A thoughtful looking man sits at a table with his head resting against his hand in a black and white photograph

“I try to understand how my clients want to feel in a given space, what image they want to project and what needs to be done in that space. I then want them to share any photos or clippings, etc. that they feel look the way they are hoping their space to look. We then discuss what appeals to them about those ideas. I love the challenge of creating a space/structure/landscape that tells their story with my design palette.

It is remarkable how often a calm mind without preconceived notions can allow the surroundings and the desires of the clients to generate creative ideas. God wants to bless us in good endeavors.”

— Pablo Solomon, Artist and Designer

Creating the stage for success

There is no innovation and creativity without failure. Period.

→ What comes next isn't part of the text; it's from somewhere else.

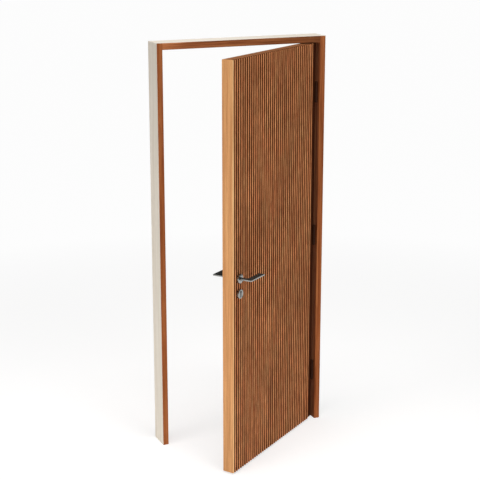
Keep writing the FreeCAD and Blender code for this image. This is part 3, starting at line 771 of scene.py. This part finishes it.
# Places are from the knuckle and from the foot of the plate
hingeScrews = {
    "places": [(0.013, 0.010), (0.027, 0.036), (0.027, 0.064), (0.013, 0.090)],
    "knuckleSideY": -0.030,
    "jambFaceX": -0.030, "doorFaceX": -0.035,
    "radius": 0.0040, "sunk": 0.0002, "proud": 0.0005, "shoulder": 0.72, "crossRadius": 0.0017,
    "crossWave": 0.45, "crossFloor": 0.8, "crossDepth": 0.0004, "steps": 32,
}


def screwHead():
    # a low dome with a cross recess: p(r, a) = (r cos a, r sin a), with a height for each ring; the
    # recess has r = cross radius (1 + wave cos 4 a)
    s, steps = hingeScrews, hingeScrews["steps"]
    angle = np.arange(steps) * 2 * math.pi / steps
    level, cross = np.ones(steps), s["crossRadius"] * (1 + s["crossWave"] * np.cos(4 * angle))
    rings = [(s["radius"] * level, -s["sunk"]), (s["radius"] * level, s["proud"] * 0.4),
             (s["radius"] * s["shoulder"] * level, s["proud"]), (cross, s["proud"]),
             (cross * s["crossFloor"], s["proud"] - s["crossDepth"])]
    points = [np.stack([r * np.cos(angle), r * np.sin(angle), rise * level], axis=1) for r, rise in rings]
    return np.concatenate(points), cappedFaces(len(rings), steps)


def makeHingeScrews():
    # four heads on each plate; those on the leaf turn with it
    head, headFaces = screwHead()
    s = hingeScrews
    plates = (("jamb", s["jambFaceX"], -1, "frame"), ("door", s["doorFaceX"], 1, "leaf"))
    for place in ("bottom", "middle", "top"):
        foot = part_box(f"hinge_{place}_jamb_plate")[0].z
        for part, faceX, outwards, body in plates:
            shells = []
            for across, rise in s["places"]:
                x = faceX + outwards * head[:, 2]
                y = s["knuckleSideY"] + across + head[:, 0]
                z = foot + rise + head[:, 1]
                shells.append((np.stack([x, y, z], axis=1), headFaces))
            points, faces = joinShells(shells)
            if body == "leaf":
                points = turnWithLeaf(points)
            makePiece(f"hinge_{place}_{part}_screws", (points, faces), body,
                      ["hingeBronze"])


makeBacking()
makeSlats()
makeLockEdge()
makeLever("lever_front_grip", leafPlan["slatFront"], -1, "lever_front")
makeLever("lever_back_grip", leafPlan["leafRear"], 1, "lever_back")
makeRoseSeats()
makeRoses()
makeHingeScrews()
print("slats, lock edge, levers, roses and screws made")

# What the camera sees of the floor: its own glow, and the share of lamp light that makes shadows
floorLook = {"halfSize": 30.0, "colour": 0.88, "glowNear": 0.60, "glowFar": 0.97, "shownNear": 0.56,
             "shownFar": 0.03, "near": 1.1, "far": 4.4, "middle": (-0.45, -0.30, 0.0)}


def makeFloor():
    # one square; both shares fade with the distance from the door
    reach = floorLook["halfSize"]
    mesh = bpy.data.meshes.new("studioFloor")
    corners = [(-reach, -reach, 0), (reach, -reach, 0), (reach, reach, 0), (-reach, reach, 0)]
    mesh.from_pydata(corners, [], [(0, 1, 2, 3)])
    floor = bpy.data.objects.new("studioFloor", mesh)
    bpy.context.scene.collection.objects.link(floor)
    material, tree = startMaterial("floorWhite")
    seen = seenDirectly(tree, addNode(tree, "ShaderNodeLightPath").outputs)
    offset = vectorNode(tree, "SUBTRACT", objectPlace(tree), floorLook["middle"])
    away = addNode(tree, "ShaderNodeVectorMath", {0: offset}, operation="LENGTH").outputs["Value"]
    fade = rangeNode(tree, away, floorLook["near"], floorLook["far"], 0.0, 1.0)
    shown = rangeNode(tree, fade, 0.0, 1.0, floorLook["shownNear"], floorLook["shownFar"])
    strength = rangeNode(tree, fade, 0.0, 1.0, floorLook["glowNear"], floorLook["glowFar"])
    plain = addNode(tree, "ShaderNodeBsdfDiffuse", {"Color": (*[floorLook["colour"]] * 3, 1.0)})
    pale = addNode(tree, "ShaderNodeBsdfDiffuse", {"Color": greyNode(tree, shown)})
    glow = addNode(tree, "ShaderNodeEmission", {"Color": (1, 1, 1, 1), "Strength": strength})
    both = addNode(tree, "ShaderNodeAddShader", {0: pale.outputs[0], 1: glow.outputs[0]})
    mixed = addNode(tree, "ShaderNodeMixShader", {0: seen, 1: plain.outputs[0], 2: both.outputs[0]})
    addNode(tree, "ShaderNodeOutputMaterial", {"Surface": mixed.outputs[0]})
    material.cycles.emission_sampling = "NONE"
    mesh.materials.append(material)
    return floor


# Lamps by the direction they shine from: degrees round from +X, degrees up, metres away. A level of 1
# on a surface turned to the lamp takes pi^2 d^2 watts, less where a grid narrows the spread to 2 h
# degrees: times 1 - h / tan h.
studioLight = {
    "skyLevel": 0.25,
    "aim": (-0.60, -0.25, 0.2),
    "lamps": {
        "keyLamp": {"round": 195.0, "up": 14.0, "away": 8.0, "level": 0.64, "wide": 4.6, "tall": 2.4,
                    "spread": 60.0, "colour": (1.0, 0.97, 0.93)},
        "frontLamp": {"round": -78.0, "up": 12.0, "away": 7.5, "level": 0.45, "wide": 3.6, "tall": 2.0,
                      "spread": 60.0, "colour": (1.0, 0.985, 0.97)},
        "topLamp": {"round": 250.0, "up": 84.0, "away": 6.0, "level": 0.50, "wide": 2.0, "tall": 2.0,
                    "spread": 120.0, "colour": (1.0, 0.99, 0.98)},
    },
    "ceilingFrom": 0.02, "ceilingTo": 0.14, "ceiling": 0.025,     # in metal, by the sine of the height
}


def aimAt(thing, target):
    # turn what looks along -Z towards the target
    dx, dy, dz = (t - p for t, p in zip(target, thing.location))
    thing.rotation_euler = (math.atan2(math.hypot(dx, dy), -dz), 0.0, math.atan2(-dx, dy))


def makeLamp(name, lampLook):
    # a rectangle of light that neither the camera nor the metal sees
    lamp = bpy.data.lights.new(name, "AREA")
    half = math.radians(lampLook["spread"] / 2)
    lamp.energy = lampLook["level"] * (math.pi * lampLook["away"]) ** 2 * (1 - half / math.tan(half))
    lamp.shape = "RECTANGLE"
    lamp.size, lamp.size_y = lampLook["wide"], lampLook["tall"]
    lamp.spread = math.radians(lampLook["spread"])
    lamp.color = lampLook["colour"]
    thing = bpy.data.objects.new(name, lamp)
    turned, up = math.radians(lampLook["round"]), math.radians(lampLook["up"])
    direction = (math.cos(turned) * math.cos(up), math.sin(turned) * math.cos(up), math.sin(up))
    thing.location = [a + lampLook["away"] * d for a, d in zip(studioLight["aim"], direction)]
    aimAt(thing, studioLight["aim"])
    thing.visible_camera = False
    thing.visible_glossy = False
    bpy.context.scene.collection.objects.link(thing)
    return thing


def makeWorld():
    # plain light all round; seen as white, with a dark ceiling high up that only metal shows
    world = bpy.data.worlds.new("paleStudio")
    bpy.context.scene.world = world
    world.use_nodes = True
    tree = world.node_tree
    tree.nodes.clear()
    path = addNode(tree, "ShaderNodeLightPath").outputs
    seen = seenDirectly(tree, path)
    up = splitNode(tree, addNode(tree, "ShaderNodeTexCoord").outputs["Generated"])["Z"]
    ceiling = rangeNode(tree, up, studioLight["ceilingFrom"], studioLight["ceilingTo"], 1.0,
                        studioLight["ceiling"])
    fade = mathNode(tree, "MAXIMUM", ceiling, path["Is Camera Ray"])
    sky = addNode(tree, "ShaderNodeBackground", {"Color": (1, 1, 1, 1),
                                                 "Strength": studioLight["skyLevel"]})
    shown = addNode(tree, "ShaderNodeBackground", {"Color": greyNode(tree, fade), "Strength": 1.0})
    mixed = addNode(tree, "ShaderNodeMixShader", {0: seen, 1: sky.outputs[0], 2: shown.outputs[0]})
    addNode(tree, "ShaderNodeOutputWorld", {"Surface": mixed.outputs[0]})


# Where the photograph was taken from: place in metres, turn to the right and tilt down in degrees,
# lens and sensor in millimetres
camera = {"place": (-2.994, -5.788, 2.743), "turnRight": 23.750, "tiltDown": 15.06, "lens": 94.8,
          "sensor": 36.0}


def makeCamera():
    # level with the horizon, then tilted and turned
    data = bpy.data.cameras.new("photoCamera")
    data.sensor_width = camera["sensor"]
    data.lens = camera["lens"]
    data.clip_end = 200.0      # past the floor's far side
    thing = bpy.data.objects.new("photoCamera", data)
    thing.location = camera["place"]
    tilt, turn = 90.0 - camera["tiltDown"], -camera["turnRight"]
    thing.rotation_euler = (math.radians(tilt), 0.0, math.radians(turn))
    bpy.context.scene.collection.objects.link(thing)
    bpy.context.scene.camera = thing


makeFloor()
makeWorld()
for lampName, lampLook in studioLight["lamps"].items():
    makeLamp(lampName, lampLook)
makeCamera()
bpy.context.scene.view_settings.view_transform = "Standard"
print("floor, lamps and camera placed")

Brene Brown, author of Daring Greatly

There is an idea that creative professionals spend most of their time in the play of ideas. We are captivated by the idea of yelling “Eureka!” and by image of the visionary bringing something new to the world. Yet these moments of illumination come to be realized, in most cases, with a lot of patience, work, and dedication. Stumbles and mis-starts are essential. Repetitive work with attention to detail is often vital to the execution of an idea. The original creative inspiration is often reworked, through the hours of labor that bring a concept to life, and each of these workaday moments provide a very different sort of inspiration, one that builds expertise and fluidity.

One practical way to stay inspired for the long term is to look around and appreciate the hours of care that went into objects, art, and processes already in the world. Even something as often-overlooked as bollards have a long history and active design!